» **What this task involves**: Copy out all the data, word for word.

» **Data lines**:
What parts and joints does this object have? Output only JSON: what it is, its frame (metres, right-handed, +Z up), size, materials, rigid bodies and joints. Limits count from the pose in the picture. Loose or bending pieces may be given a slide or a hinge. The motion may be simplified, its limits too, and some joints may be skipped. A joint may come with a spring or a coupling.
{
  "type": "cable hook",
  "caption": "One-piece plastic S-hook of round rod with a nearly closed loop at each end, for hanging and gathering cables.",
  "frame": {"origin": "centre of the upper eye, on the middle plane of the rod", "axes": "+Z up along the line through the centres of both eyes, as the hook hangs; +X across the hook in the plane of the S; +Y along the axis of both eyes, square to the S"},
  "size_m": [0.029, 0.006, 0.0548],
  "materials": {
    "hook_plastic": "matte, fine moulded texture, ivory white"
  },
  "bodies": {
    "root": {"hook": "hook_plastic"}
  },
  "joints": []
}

» **Written response**:
What parts and joints does this object have? Output only JSON: what it is, its frame (metres, right-handed, +Z up), size, materials, rigid bodies and joints. Limits count from the pose in the picture. Loose or bending pieces may be given a slide or a hinge. The motion may be simplified, its limits too, and some joints may be skipped. A joint may come with a spring or a coupling.
{
  "type": "cable hook",
  "caption": "One-piece plastic S-hook of round rod with a nearly closed loop at each end, for hanging and gathering cables.",
  "frame": {"origin": "centre of the upper eye, on the middle plane of the rod", "axes": "+Z up along the line through the centres of both eyes, as the hook hangs; +X across the hook in the plane of the S; +Y along the axis of both eyes, square to the S"},
  "size_m": [0.029, 0.006, 0.0548],
  "materials": {
    "hook_plastic": "matte, fine moulded texture, ivory white"
  },
  "bodies": {
    "root": {"hook": "hook_plastic"}
  },
  "joints": []
}